5. What is the highest oxidation state shown by Group 16 elements?
The highest oxidation state shown by Group 16 elements (except oxygen) is +6.
- Sulfur shows +6 in SO3 and H2SO4.
- Selenium shows +6 in SeO3.
- Tellurium shows +6 in TeO3.
6. How do you calculate the oxidation state of sulfur in H2SO4?
The oxidation state of sulfur in H2SO4 is +6.
- Hydrogen = +1 each → 2 × (+1) = +2
- Oxygen = −2 each → 4 × (−2) = −8
- Let sulfur = x
- x + 2 − 8 = 0
- x − 6 = 0 → x = +6
7. Why is the −2 oxidation state more stable down Group 16?
The −2 oxidation state becomes less stable down Group 16 due to decreasing electronegativity and increasing atomic size.
- Oxygen strongly favors −2 because of high electronegativity.

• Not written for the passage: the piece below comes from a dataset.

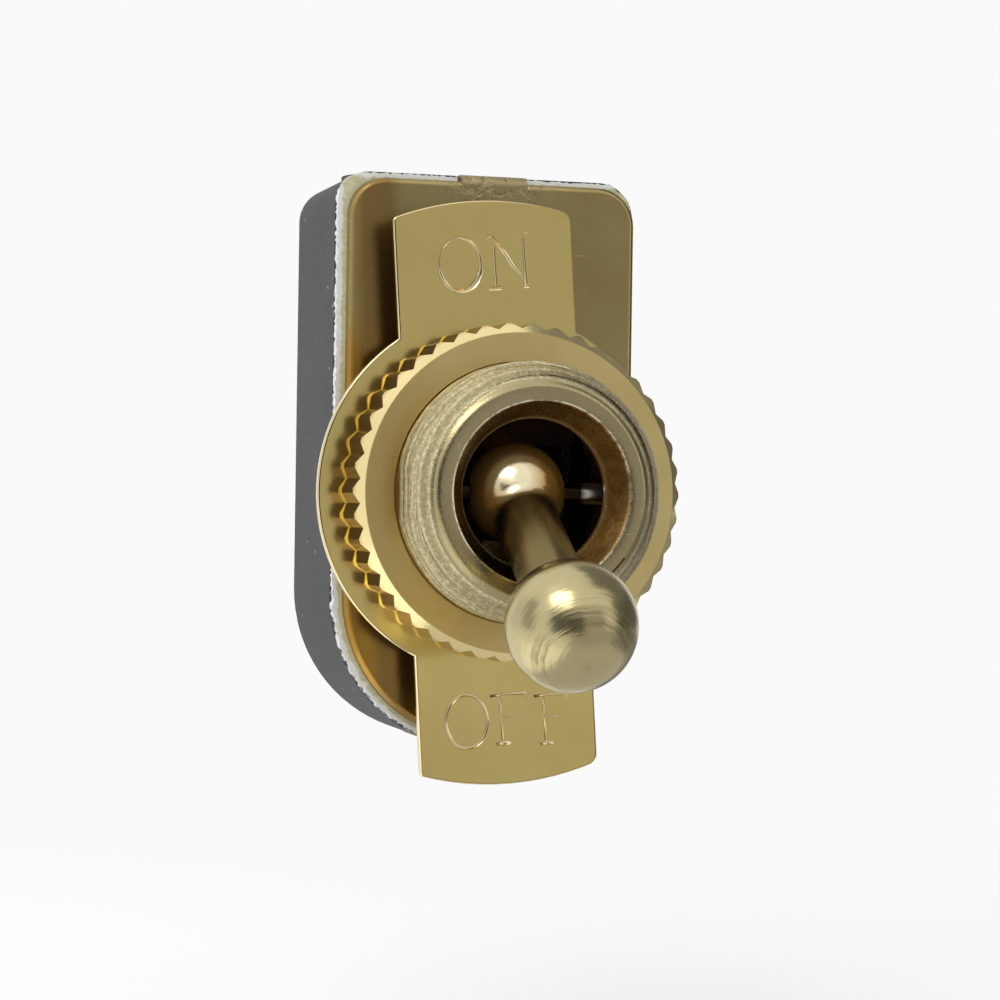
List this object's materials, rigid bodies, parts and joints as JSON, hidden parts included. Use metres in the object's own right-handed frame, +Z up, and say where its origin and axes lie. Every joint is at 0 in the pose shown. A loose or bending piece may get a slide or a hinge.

- Down the group (S, Se, Te), the tendency to gain electrons decreases.
- Heavier elements more commonly show positive oxidation states like +4 and +6.
8. What oxidation states does oxygen show in OF2?
In OF2, oxygen has an oxidation state of +2.
- Fluorine is always −1 in compounds.
- Let oxygen = x.
- x + 2(−1) = 0
- x − 2 = 0 → x = +2
9. What are some examples of +4 oxidation state in Group 16 elements?
The +4 oxidation state is common for sulfur, selenium, and tellurium in their dioxides.
- SO2 (sulfur dioxide)
- SeO2 (selenium dioxide)
- TeO2 (tellurium dioxide)
10. How do oxidation states of Group 16 elements vary down the group?
The oxidation states of Group 16 elements shift from predominantly −2 in oxygen to more frequent +4 and +6 states in heavier elements.
- Oxygen: mainly −2, rarely positive.
- Sulfur: −2, +4, +6 common.
- Selenium and tellurium: +4 and +6 become increasingly stable.
- Polonium: shows +2 and +4 due to increased metallic character.